*Your instructions:* Write out the whole listing again, exactly as given.
========================================================================
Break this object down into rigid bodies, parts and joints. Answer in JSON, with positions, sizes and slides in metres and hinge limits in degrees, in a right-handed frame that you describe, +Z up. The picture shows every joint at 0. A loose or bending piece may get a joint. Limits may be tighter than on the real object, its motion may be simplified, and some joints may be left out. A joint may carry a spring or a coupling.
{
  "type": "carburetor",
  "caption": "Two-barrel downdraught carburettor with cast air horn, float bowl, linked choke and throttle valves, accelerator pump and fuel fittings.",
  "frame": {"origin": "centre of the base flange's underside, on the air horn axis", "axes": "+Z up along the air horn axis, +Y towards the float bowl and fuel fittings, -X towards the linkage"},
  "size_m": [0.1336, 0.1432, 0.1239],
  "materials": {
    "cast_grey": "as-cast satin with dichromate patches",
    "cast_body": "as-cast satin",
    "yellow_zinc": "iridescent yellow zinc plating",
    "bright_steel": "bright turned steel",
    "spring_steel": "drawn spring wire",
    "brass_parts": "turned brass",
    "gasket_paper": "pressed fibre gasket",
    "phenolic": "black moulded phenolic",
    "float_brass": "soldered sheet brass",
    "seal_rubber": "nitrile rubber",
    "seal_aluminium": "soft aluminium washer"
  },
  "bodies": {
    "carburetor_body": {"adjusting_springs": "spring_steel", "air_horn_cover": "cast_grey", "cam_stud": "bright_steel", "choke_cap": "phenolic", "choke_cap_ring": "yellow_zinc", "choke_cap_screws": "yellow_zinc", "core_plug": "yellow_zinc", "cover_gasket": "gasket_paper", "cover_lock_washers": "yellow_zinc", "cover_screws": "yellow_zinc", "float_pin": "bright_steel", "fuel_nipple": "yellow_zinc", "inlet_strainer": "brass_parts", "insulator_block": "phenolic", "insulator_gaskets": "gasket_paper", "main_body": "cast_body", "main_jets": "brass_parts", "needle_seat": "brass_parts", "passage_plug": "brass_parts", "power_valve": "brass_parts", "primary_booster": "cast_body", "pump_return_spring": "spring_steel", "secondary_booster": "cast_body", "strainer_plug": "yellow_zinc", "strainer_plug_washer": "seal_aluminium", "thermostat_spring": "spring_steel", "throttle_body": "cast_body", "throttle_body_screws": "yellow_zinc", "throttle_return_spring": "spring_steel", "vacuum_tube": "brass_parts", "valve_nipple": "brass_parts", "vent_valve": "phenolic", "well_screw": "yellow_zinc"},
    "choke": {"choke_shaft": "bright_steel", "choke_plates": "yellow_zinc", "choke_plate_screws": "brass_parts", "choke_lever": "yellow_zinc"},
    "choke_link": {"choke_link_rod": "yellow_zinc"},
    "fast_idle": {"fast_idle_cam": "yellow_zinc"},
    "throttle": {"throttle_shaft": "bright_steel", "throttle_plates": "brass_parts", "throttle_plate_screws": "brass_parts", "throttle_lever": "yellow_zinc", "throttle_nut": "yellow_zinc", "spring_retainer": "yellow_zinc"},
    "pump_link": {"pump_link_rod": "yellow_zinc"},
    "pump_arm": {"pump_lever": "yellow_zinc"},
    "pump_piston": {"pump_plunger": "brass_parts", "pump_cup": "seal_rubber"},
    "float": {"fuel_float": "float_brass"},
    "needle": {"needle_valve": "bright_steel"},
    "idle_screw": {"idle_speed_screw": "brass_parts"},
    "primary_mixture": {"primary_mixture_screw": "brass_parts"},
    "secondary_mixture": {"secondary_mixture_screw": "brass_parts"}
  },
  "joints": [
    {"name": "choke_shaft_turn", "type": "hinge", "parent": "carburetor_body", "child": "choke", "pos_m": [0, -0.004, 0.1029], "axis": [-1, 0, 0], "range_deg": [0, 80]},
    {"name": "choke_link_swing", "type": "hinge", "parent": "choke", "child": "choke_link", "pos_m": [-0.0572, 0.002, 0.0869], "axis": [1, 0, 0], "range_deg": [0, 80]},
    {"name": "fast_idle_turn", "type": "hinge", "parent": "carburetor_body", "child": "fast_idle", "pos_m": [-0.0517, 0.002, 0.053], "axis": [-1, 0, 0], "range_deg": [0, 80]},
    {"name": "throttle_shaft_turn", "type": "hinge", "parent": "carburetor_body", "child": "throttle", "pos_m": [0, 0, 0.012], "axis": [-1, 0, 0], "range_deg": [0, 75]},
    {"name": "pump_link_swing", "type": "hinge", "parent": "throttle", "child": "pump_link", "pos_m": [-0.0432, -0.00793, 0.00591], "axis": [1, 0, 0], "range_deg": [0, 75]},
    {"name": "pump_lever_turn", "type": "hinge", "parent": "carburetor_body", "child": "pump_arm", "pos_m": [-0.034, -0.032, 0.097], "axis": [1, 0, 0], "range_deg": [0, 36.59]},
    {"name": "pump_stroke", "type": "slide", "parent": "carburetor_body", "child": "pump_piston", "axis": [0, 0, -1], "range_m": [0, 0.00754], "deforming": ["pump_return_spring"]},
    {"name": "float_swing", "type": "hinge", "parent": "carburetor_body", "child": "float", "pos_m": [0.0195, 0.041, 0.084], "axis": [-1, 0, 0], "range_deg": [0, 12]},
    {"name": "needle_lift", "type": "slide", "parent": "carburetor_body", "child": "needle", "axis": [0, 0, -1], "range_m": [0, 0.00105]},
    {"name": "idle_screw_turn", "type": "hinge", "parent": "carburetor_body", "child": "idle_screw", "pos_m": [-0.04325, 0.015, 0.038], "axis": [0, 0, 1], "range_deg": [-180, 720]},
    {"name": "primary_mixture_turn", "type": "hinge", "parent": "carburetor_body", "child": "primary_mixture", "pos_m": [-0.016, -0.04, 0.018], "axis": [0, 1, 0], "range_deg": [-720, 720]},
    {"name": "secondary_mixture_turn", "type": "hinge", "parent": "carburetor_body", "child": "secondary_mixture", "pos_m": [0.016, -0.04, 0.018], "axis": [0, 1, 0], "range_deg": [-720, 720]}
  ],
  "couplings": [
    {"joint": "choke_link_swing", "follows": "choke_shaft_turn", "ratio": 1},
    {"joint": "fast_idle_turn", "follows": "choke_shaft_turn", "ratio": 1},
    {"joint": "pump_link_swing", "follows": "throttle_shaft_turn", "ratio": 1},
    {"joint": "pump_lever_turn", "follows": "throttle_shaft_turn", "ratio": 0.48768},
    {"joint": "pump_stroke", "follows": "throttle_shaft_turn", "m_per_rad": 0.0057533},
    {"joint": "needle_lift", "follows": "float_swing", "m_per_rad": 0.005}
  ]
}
========================================================================
*Answer to the problem:*
Break this object down into rigid bodies, parts and joints. Answer in JSON, with positions, sizes and slides in metres and hinge limits in degrees, in a right-handed frame that you describe, +Z up. The picture shows every joint at 0. A loose or bending piece may get a joint. Limits may be tighter than on the real object, its motion may be simplified, and some joints may be left out. A joint may carry a spring or a coupling.
{
  "type": "carburetor",
  "caption": "Two-barrel downdraught carburettor with cast air horn, float bowl, linked choke and throttle valves, accelerator pump and fuel fittings.",
  "frame": {"origin": "centre of the base flange's underside, on the air horn axis", "axes": "+Z up along the air horn axis, +Y towards the float bowl and fuel fittings, -X towards the linkage"},
  "size_m": [0.1336, 0.1432, 0.1239],
  "materials": {
    "cast_grey": "as-cast satin with dichromate patches",
    "cast_body": "as-cast satin",
    "yellow_zinc": "iridescent yellow zinc plating",
    "bright_steel": "bright turned steel",
    "spring_steel": "drawn spring wire",
    "brass_parts": "turned brass",
    "gasket_paper": "pressed fibre gasket",
    "phenolic": "black moulded phenolic",
    "float_brass": "soldered sheet brass",
    "seal_rubber": "nitrile rubber",
    "seal_aluminium": "soft aluminium washer"
  },
  "bodies": {
    "carburetor_body": {"adjusting_springs": "spring_steel", "air_horn_cover": "cast_grey", "cam_stud": "bright_steel", "choke_cap": "phenolic", "choke_cap_ring": "yellow_zinc", "choke_cap_screws": "yellow_zinc", "core_plug": "yellow_zinc", "cover_gasket": "gasket_paper", "cover_lock_washers": "yellow_zinc", "cover_screws": "yellow_zinc", "float_pin": "bright_steel", "fuel_nipple": "yellow_zinc", "inlet_strainer": "brass_parts", "insulator_block": "phenolic", "insulator_gaskets": "gasket_paper", "main_body": "cast_body", "main_jets": "brass_parts", "needle_seat": "brass_parts", "passage_plug": "brass_parts", "power_valve": "brass_parts", "primary_booster": "cast_body", "pump_return_spring": "spring_steel", "secondary_booster": "cast_body", "strainer_plug": "yellow_zinc", "strainer_plug_washer": "seal_aluminium", "thermostat_spring": "spring_steel", "throttle_body": "cast_body", "throttle_body_screws": "yellow_zinc", "throttle_return_spring": "spring_steel", "vacuum_tube": "brass_parts", "valve_nipple": "brass_parts", "vent_valve": "phenolic", "well_screw": "yellow_zinc"},
    "choke": {"choke_shaft": "bright_steel", "choke_plates": "yellow_zinc", "choke_plate_screws": "brass_parts", "choke_lever": "yellow_zinc"},
    "choke_link": {"choke_link_rod": "yellow_zinc"},
    "fast_idle": {"fast_idle_cam": "yellow_zinc"},
    "throttle": {"throttle_shaft": "bright_steel", "throttle_plates": "brass_parts", "throttle_plate_screws": "brass_parts", "throttle_lever": "yellow_zinc", "throttle_nut": "yellow_zinc", "spring_retainer": "yellow_zinc"},
    "pump_link": {"pump_link_rod": "yellow_zinc"},
    "pump_arm": {"pump_lever": "yellow_zinc"},
    "pump_piston": {"pump_plunger": "brass_parts", "pump_cup": "seal_rubber"},
    "float": {"fuel_float": "float_brass"},
    "needle": {"needle_valve": "bright_steel"},
    "idle_screw": {"idle_speed_screw": "brass_parts"},
    "primary_mixture": {"primary_mixture_screw": "brass_parts"},
    "secondary_mixture": {"secondary_mixture_screw": "brass_parts"}
  },
  "joints": [
    {"name": "choke_shaft_turn", "type": "hinge", "parent": "carburetor_body", "child": "choke", "pos_m": [0, -0.004, 0.1029], "axis": [-1, 0, 0], "range_deg": [0, 80]},
    {"name": "choke_link_swing", "type": "hinge", "parent": "choke", "child": "choke_link", "pos_m": [-0.0572, 0.002, 0.0869], "axis": [1, 0, 0], "range_deg": [0, 80]},
    {"name": "fast_idle_turn", "type": "hinge", "parent": "carburetor_body", "child": "fast_idle", "pos_m": [-0.0517, 0.002, 0.053], "axis": [-1, 0, 0], "range_deg": [0, 80]},
    {"name": "throttle_shaft_turn", "type": "hinge", "parent": "carburetor_body", "child": "throttle", "pos_m": [0, 0, 0.012], "axis": [-1, 0, 0], "range_deg": [0, 75]},
    {"name": "pump_link_swing", "type": "hinge", "parent": "throttle", "child": "pump_link", "pos_m": [-0.0432, -0.00793, 0.00591], "axis": [1, 0, 0], "range_deg": [0, 75]},
    {"name": "pump_lever_turn", "type": "hinge", "parent": "carburetor_body", "child": "pump_arm", "pos_m": [-0.034, -0.032, 0.097], "axis": [1, 0, 0], "range_deg": [0, 36.59]},
    {"name": "pump_stroke", "type": "slide", "parent": "carburetor_body", "child": "pump_piston", "axis": [0, 0, -1], "range_m": [0, 0.00754], "deforming": ["pump_return_spring"]},
    {"name": "float_swing", "type": "hinge", "parent": "carburetor_body", "child": "float", "pos_m": [0.0195, 0.041, 0.084], "axis": [-1, 0, 0], "range_deg": [0, 12]},
    {"name": "needle_lift", "type": "slide", "parent": "carburetor_body", "child": "needle", "axis": [0, 0, -1], "range_m": [0, 0.00105]},
    {"name": "idle_screw_turn", "type": "hinge", "parent": "carburetor_body", "child": "idle_screw", "pos_m": [-0.04325, 0.015, 0.038], "axis": [0, 0, 1], "range_deg": [-180, 720]},
    {"name": "primary_mixture_turn", "type": "hinge", "parent": "carburetor_body", "child": "primary_mixture", "pos_m": [-0.016, -0.04, 0.018], "axis": [0, 1, 0], "range_deg": [-720, 720]},
    {"name": "secondary_mixture_turn", "type": "hinge", "parent": "carburetor_body", "child": "secondary_mixture", "pos_m": [0.016, -0.04, 0.018], "axis": [0, 1, 0], "range_deg": [-720, 720]}
  ],
  "couplings": [
    {"joint": "choke_link_swing", "follows": "choke_shaft_turn", "ratio": 1},
    {"joint": "fast_idle_turn", "follows": "choke_shaft_turn", "ratio": 1},
    {"joint": "pump_link_swing", "follows": "throttle_shaft_turn", "ratio": 1},
    {"joint": "pump_lever_turn", "follows": "throttle_shaft_turn", "ratio": 0.48768},
    {"joint": "pump_stroke", "follows": "throttle_shaft_turn", "m_per_rad": 0.0057533},
    {"joint": "needle_lift", "follows": "float_swing", "m_per_rad": 0.005}
  ]
}